Goal. Print each line exactly as it is given.

Data provided.
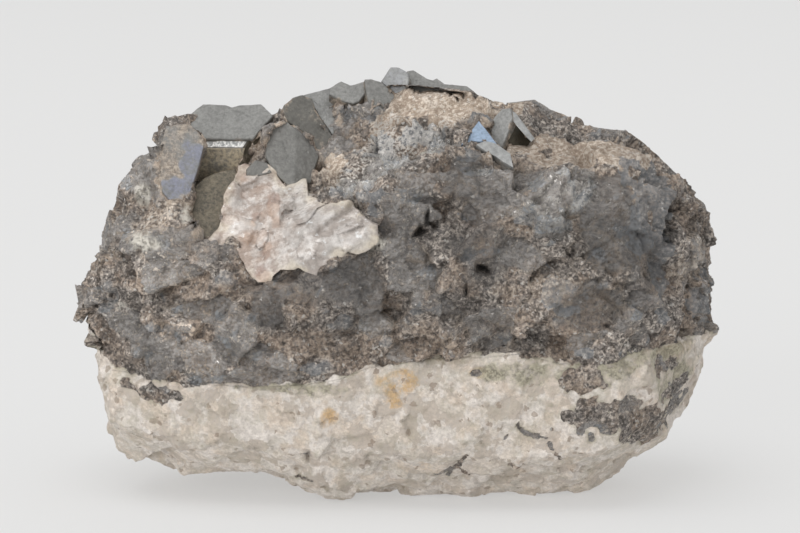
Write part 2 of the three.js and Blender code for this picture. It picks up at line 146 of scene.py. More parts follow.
# How far the fine relief lies below the coarse skin on the whole
ORE_SUNK, GRANITE_SUNK = 0.4, 0.3
# Chips are bent sideways: how far, the size of a bend and its seed. Then they are squeezed,
# which makes them longer than they are high
WARP = [0.7, 5.0, 101]
SQUEEZE = [0.85, 1, 1.15]
# How far back along Y the crystals' surroundings, the pits and the dark facets may reach
BESIDE_REAR, PIT_REAR, FACET_REAR = 6, 4, -10

# The ore's outline against the sky, as [x, z] at the middle of the depth, and the share by
# which relief beyond it is lowered
SKYLINE = [
    [-73.2, 45.2], [-70.2, 51.5], [-67.7, 57.4], [-65.2, 63], [-63.4, 68.9], [-60, 73.9],
    [-56.2, 78.6], [-53.5, 83.7], [-50, 85.5], [-46, 86], [-31, 86], [-27, 87.4], [-24, 88],
    [-16, 90.5], [-6, 91.5], [0, 93], [6, 92.5], [12, 91.3], [18.4, 90.8], [21.9, 89], [26.8, 88],
    [32.2, 89.1], [36.3, 86.8], [41.4, 85.1], [46, 82.5], [53.4, 81.6], [58.5, 78.1],
    [62.7, 73.8], [68.3, 69.5], [72.7, 64.3],
]
SKYLINE_SHARE = 0.8
SKYLINE_HALF = 71  # it is followed over this length either side of the middle
VIEW_TILT = round(math.tan(CAMERA_DROP), 4)

# Where the outline is drawn in or out: [x, z, half width, half height, along x, along z]
SHIFTS = [
    [75, 51, 7, 17, -1.5, 0], [-75, 45, 8, 13, 2.4, 0], [-69, 17, 8, 12, 2.2, 0],
    [-60, 7, 9, 8, 0.2, 0.4], [-57, 79, 8, 7, 1.0, -0.6], [-67, 60, 7, 12, 0.6, 0],
]

# Flat broken faces of the ore at the front, in the form of the crystals below
FLATS = [
    {"y": -24.5, "lean": [-0.6, 0.1],
     "face": [[-74, 43.5], [-73, 36.5], [-68, 32.5], [-58, 31.5], [-55, 44], [-60.5, 57.5],
              [-68, 55.5]]},
    {"y": -17.5, "lean": [-0.7, 0.7],
     "face": [[-63, 72.4], [-58, 77.5], [-54.8, 80.6], [-53, 78], [-53, 73.2], [-56.5, 68.6],
              [-62, 68]]},
]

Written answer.
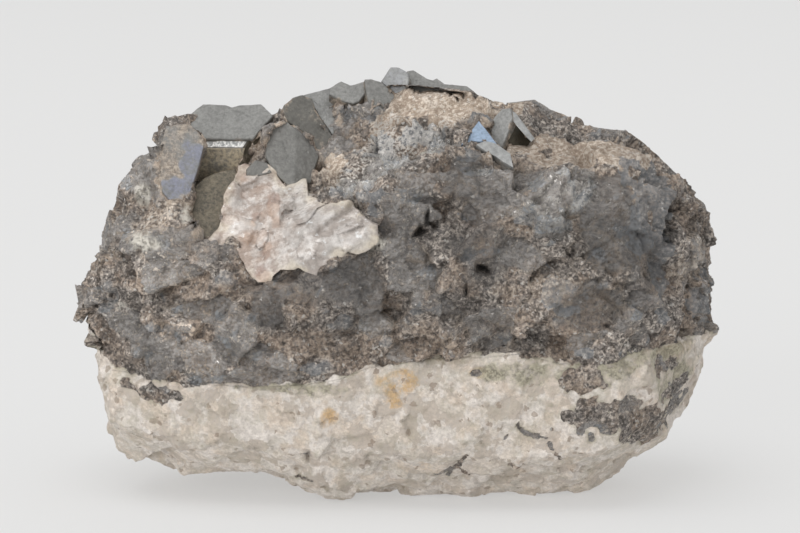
Write part 2 of the three.js and Blender code for this picture. It picks up at line 146 of scene.py. More parts follow.
# How far the fine relief lies below the coarse skin on the whole
ORE_SUNK, GRANITE_SUNK = 0.4, 0.3
# Chips are bent sideways: how far, the size of a bend and its seed. Then they are squeezed,
# which makes them longer than they are high
WARP = [0.7, 5.0, 101]
SQUEEZE = [0.85, 1, 1.15]
# How far back along Y the crystals' surroundings, the pits and the dark facets may reach
BESIDE_REAR, PIT_REAR, FACET_REAR = 6, 4, -10

# The ore's outline against the sky, as [x, z] at the middle of the depth, and the share by
# which relief beyond it is lowered
SKYLINE = [
    [-73.2, 45.2], [-70.2, 51.5], [-67.7, 57.4], [-65.2, 63], [-63.4, 68.9], [-60, 73.9],
    [-56.2, 78.6], [-53.5, 83.7], [-50, 85.5], [-46, 86], [-31, 86], [-27, 87.4], [-24, 88],
    [-16, 90.5], [-6, 91.5], [0, 93], [6, 92.5], [12, 91.3], [18.4, 90.8], [21.9, 89], [26.8, 88],
    [32.2, 89.1], [36.3, 86.8], [41.4, 85.1], [46, 82.5], [53.4, 81.6], [58.5, 78.1],
    [62.7, 73.8], [68.3, 69.5], [72.7, 64.3],
]
SKYLINE_SHARE = 0.8
SKYLINE_HALF = 71  # it is followed over this length either side of the middle
VIEW_TILT = round(math.tan(CAMERA_DROP), 4)

# Where the outline is drawn in or out: [x, z, half width, half height, along x, along z]
SHIFTS = [
    [75, 51, 7, 17, -1.5, 0], [-75, 45, 8, 13, 2.4, 0], [-69, 17, 8, 12, 2.2, 0],
    [-60, 7, 9, 8, 0.2, 0.4], [-57, 79, 8, 7, 1.0, -0.6], [-67, 60, 7, 12, 0.6, 0],
]

# Flat broken faces of the ore at the front, in the form of the crystals below
FLATS = [
    {"y": -24.5, "lean": [-0.6, 0.1],
     "face": [[-74, 43.5], [-73, 36.5], [-68, 32.5], [-58, 31.5], [-55, 44], [-60.5, 57.5],
              [-68, 55.5]]},
    {"y": -17.5, "lean": [-0.7, 0.7],
     "face": [[-63, 72.4], [-58, 77.5], [-54.8, 80.6], [-53, 78], [-53, 73.2], [-56.5, 68.6],
              [-62, 68]]},
]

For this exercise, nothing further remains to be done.